Kenyataannya, delapan warga sipil dilaporkan tertembak dalam peristiwa itu. Empat orang warga bernama Marta Dinata, Yudi, Alimuan dan Badrin harus dilarikan ke rumah sakit. Seorang korban tertembak di bagian perut atas nama Marta Dinata masih dalam kondisi kritis.
Sedangkan di pihak polisi, seorang anggota dilaporkan alami luka serius dan masih menjalani perawatan di Rumah Sakit Bhayangkara.
Diketahui, awalnya warga yang tergabung dalam Forum Rejang Gunung Bungkuk menolak pengoperasian tambang bawah tanah atau “underground”. Warga dari 12 desa di Kecamatan Sindang Merigi dan Kecamatan Sindang Kelingi, Bengkulu Tengah mencoba masuk ke kamp perusahaan yang berada di Desa Lubuk Unen Baru.
Saat warga memasuki lokasi pertambangan, anggota polisi berupaya menghadang. Kericuhan pun pecah.
Penolakan warga 12 desa terhadap aktivitas pengerukan batu bara sudah berlangsung cukup lama. Pada April 2016, ratusan warga sudah mendatangi kantor bupati setempat untuk meminta pemerintah menutup pertambangan itu.
“Kami khawatir dampak galiannya akan merusak kebun dan membuat desa kami ambles,” kata Ketua Forum Rejang Gunung Bungkuk, Nurdin.

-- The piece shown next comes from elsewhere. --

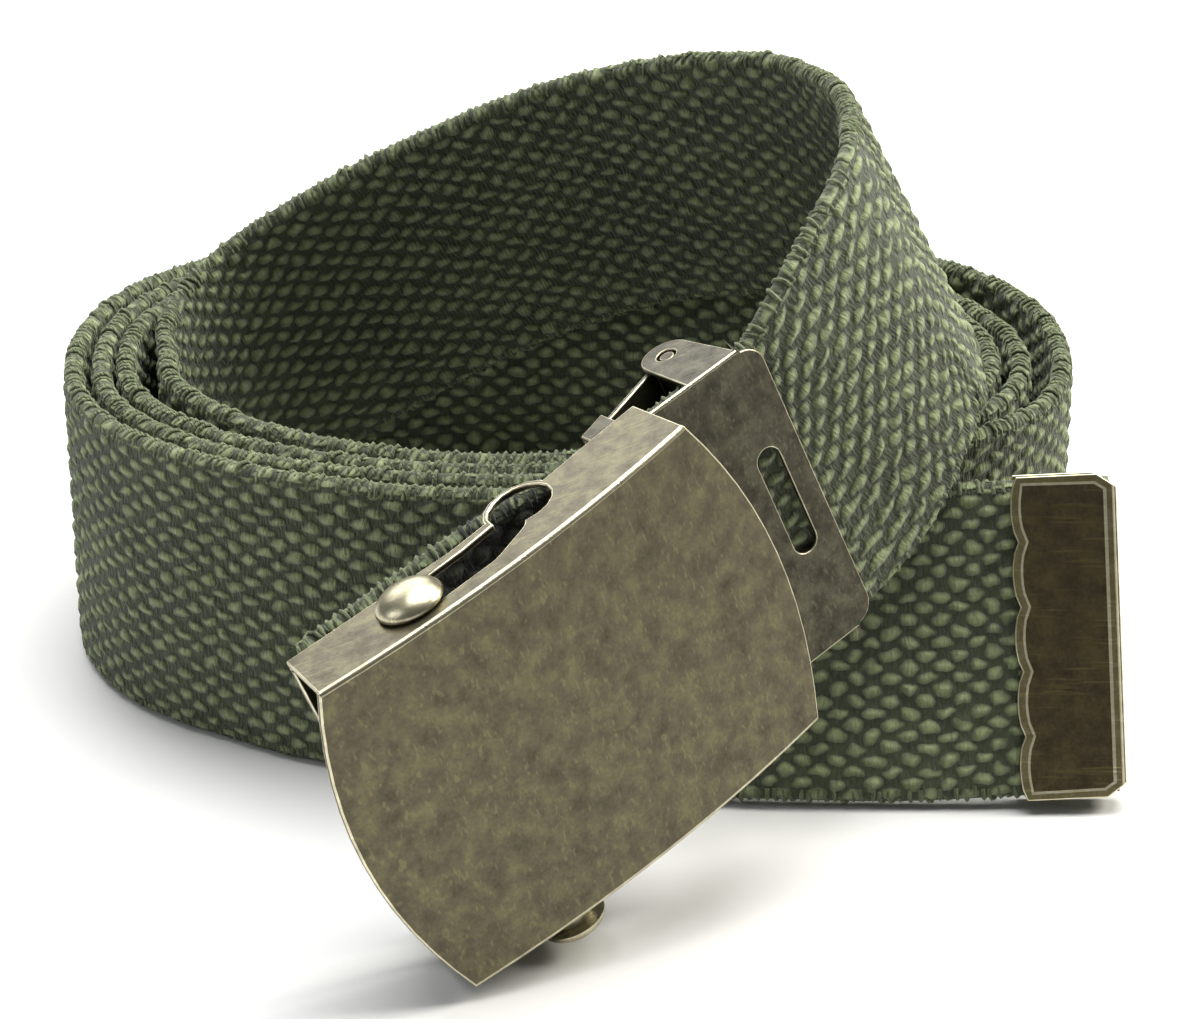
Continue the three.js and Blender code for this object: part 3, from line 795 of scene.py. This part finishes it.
    def loop_tree(self, material: bpy.types.Material) -> bpy.types.NodeTree:
        """Builds the Geometry Nodes tree that whips a yarn loop over the selvage at every point.

        Args:
            material: The yarn's material.

        Returns:
            The tree, with inputs for the yarn's radius and the loop's reach.
        """
        tree = bpy.data.node_groups.new("selvage_loops", "GeometryNodeTree")
        face = tree.interface
        face.new_socket("Geometry", in_out="INPUT", socket_type="NodeSocketGeometry")
        face.new_socket("Yarn Radius", in_out="INPUT", socket_type="NodeSocketFloat")
        face.new_socket("Loop Reach", in_out="INPUT", socket_type="NodeSocketFloat")
        face.new_socket("Geometry", in_out="OUTPUT", socket_type="NodeSocketGeometry")
        source = add_node(tree, "NodeGroupInput")
        arc = add_node(
            tree, "GeometryNodeCurveArc",
            {"Resolution": 6, "Radius": source.outputs["Loop Reach"], "Start Angle": -0.25, "Sweep Angle": math.pi + 0.5},
        )
        sizes = {"Resolution": 4, "Radius": source.outputs["Yarn Radius"]}
        circle = add_node(tree, "GeometryNodeCurvePrimitiveCircle", sizes)
        yarn = add_node(
            tree, "GeometryNodeCurveToMesh",
            {"Curve": arc.outputs["Curve"], "Profile Curve": circle.outputs["Curve"], "Fill Caps": True},
        )
        smooth = add_node(tree, "GeometryNodeSetShadeSmooth", {"Geometry": yarn.outputs[0]})
        facing = add_node(tree, "GeometryNodeInputNamedAttribute", {"Name": "facing"}, data_type="FLOAT_VECTOR")
        rising = add_node(tree, "GeometryNodeInputNamedAttribute", {"Name": "rising"}, data_type="FLOAT_VECTOR")
        axes = {"Primary Axis": facing, "Secondary Axis": rising}
        aim = add_node(tree, "FunctionNodeAxesToRotation", axes)
        aim.primary_axis = "X"
        aim.secondary_axis = "Y"
        loops = add_node(
            tree, "GeometryNodeInstanceOnPoints",
            {"Points": source.outputs["Geometry"], "Instance": smooth.outputs[0], "Rotation": aim.outputs[0]},
        )
        real = add_node(tree, "GeometryNodeRealizeInstances", {"Geometry": loops.outputs[0]})
        dressed = add_node(tree, "GeometryNodeSetMaterial", {"Geometry": real.outputs[0], "Material": material})
        add_node(tree, "NodeGroupOutput", {"Geometry": dressed.outputs[0]})
        return tree

    def selvages(self, shift: Vector) -> None:
        """Whips yarn loops over both woven edges with Geometry Nodes.

        Args:
            shift: The part's offset in the row frame, in metres.
        """
        middle, edge, out, along = self.path.frames(self.loop_spacing)
        rng = np.random.default_rng(self.seed)
        reach = self.path.thickness / 2 - self.yarn_radius * 0.6
        keep = slice(12, None)
        travel = np.cross(out, edge)
        spots, facings, risings = [], [], []
        for sign in (1.0, -1.0):
            inward = self.path.width / 2 - self.path.thickness * 0.44
            wobble = rng.normal(0, 0.13, len(along))[keep, None]
            spots.append(middle[keep] + edge[keep] * (sign * inward + wobble))
            tilt = travel[keep] * (0.3 + rng.normal(0, 0.25, len(along))[keep, None])
            facings.append(out[keep] + tilt)
            risings.append(edge[keep] * sign)
        mesh = bpy.data.meshes.new("selvage_points")
        mesh.from_pydata((np.vstack(spots) * MM + np.array(shift)).tolist(), [], [])
        for name, rows in (("facing", facings), ("rising", risings)):
            layer = mesh.attributes.new(name, "FLOAT_VECTOR", "POINT")
            layer.data.foreach_set("vector", np.vstack(rows).astype(np.float32).ravel())
        # Painted shade: the edge loops seen inside the buckle are darkened to stand in for its shadow.
        seen_inside = (along > along[-1] - self.inside_buckle) & (along < along[-1] - self.bare_tail)
        painted_shade = mesh.attributes.new("painted_shade", "FLOAT", "POINT")
        painted_shade.data.foreach_set("value", np.tile(seen_inside[keep], 2).astype(np.float32) * self.painted_shade)
        carrier = link("selvage_points", mesh)
        tree = self.loop_tree(self.finishes.selvage)
        modifier = carrier.modifiers.new("loops", "NODES")
        modifier.node_group = tree
        sizes = {"Yarn Radius": self.yarn_radius * MM, "Loop Reach": reach * MM}
        for item in tree.interface.items_tree:
            if item.item_type == "SOCKET" and item.in_out == "INPUT" and item.name in sizes:
                modifier[item.identifier] = sizes[item.name]
        graph = bpy.context.evaluated_depsgraph_get()
        made = bpy.data.meshes.new_from_object(carrier.evaluated_get(graph))
        bpy.data.objects.remove(carrier)
        made.uv_layers.new(name="weave")
        co = np.zeros(len(made.vertices) * 3, np.float32)
        made.vertices.foreach_get("co", co)
        index = np.zeros(len(made.loops), np.int32)
        made.loops.foreach_get("vertex_index", index)
        co = co.reshape(-1, 3)
        co[:, 2] = np.maximum(co[:, 2], 0)
        made.vertices.foreach_set("co", co.ravel())
        flat = co[index]
        places = np.stack([flat[:, 0] + flat[:, 1], flat[:, 2]], 1)
        made.uv_layers["weave"].data.foreach_set("uv", places.ravel())
        seat(link("selvage_loops", made), Body.BELT, Slot.CANVAS, "webbing")

    def fray(self, shift: Vector, strands: int = 90) -> None:
        """Lets short yarn ends stand out of the cut tail.

        Args:
            shift: The part's offset in the row frame, in metres.
            strands: How many yarn ends there are.
        """
        middle, edge, out, _ = self.path.frames(2.0)
        rng = np.random.default_rng(self.seed + 1)
        tail, up, normal = (Vector(rows[-1]) for rows in (middle, edge, out))
        travel = normal.cross(up)
        work = bmesh.new()
        for _ in range(strands):
            root = tail + up * rng.uniform(-18.6, 18.6) + normal * rng.uniform(-1.1, 1.1) - travel * 0.4
            heading = (travel + up * rng.normal(0, 0.35) + normal * rng.normal(0, 0.35)).normalized()
            curl = up * rng.normal(0, 0.4) + normal * rng.normal(0, 0.4)
            length = rng.uniform(0.9, 2.0)
            rings = []
            for step in range(4):
                t = step / 3
                centre = root + heading * length * t + curl * t * t * 0.6
                radius = 0.16 * (1 - 0.6 * t)
                rings.append([
                    work.verts.new((centre + (up * math.cos(a) + normal * math.sin(a)) * radius) * MM + shift)
                    for a in (0, 2.09, 4.19)
                ])
            for low, high in zip(rings[:-1], rings[1:]):
                for k in range(3):
                    work.faces.new((low[k], low[(k + 1) % 3], high[(k + 1) % 3], high[k]))
            work.faces.new(rings[-1])
            work.faces.new(rings[0][::-1])
        bmesh.ops.recalc_face_normals(work, faces=work.faces)
        mesh = bpy.data.meshes.new("frayed_yarns")
        work.to_mesh(mesh)
        work.free()
        mesh.uv_layers.new(name="weave")
        mesh.materials.append(self.finishes.selvage)
        seat(link("frayed_yarns", mesh), Body.BELT, Slot.CANVAS, "webbing")

    def build(self, shift: Vector) -> None:
        """Builds every piece of the webbing.

        Args:
            shift: The part's offset in the row frame, in metres.
        """
        self.strap(shift)
        self.selvages(shift)
        self.fray(shift)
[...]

Menurut Nurdin, wilayah Bengkulu yang rawan gempa semakin membuat warga khawatir dengan pengeboran yang dinilai akan mempengaruhi struktur tanah di wilayah mereka.
Tuntutan warga yang belum ditindaklanjuti pemerintah daerah membuat aksi unjuk rasa terus berlanjut. Puncaknya, Sabtu (11/6) warga mendatangi lokasi penambangan untuk menutup aktivitas tambang itu dan berujung bentrok dengan aparat kepolisian.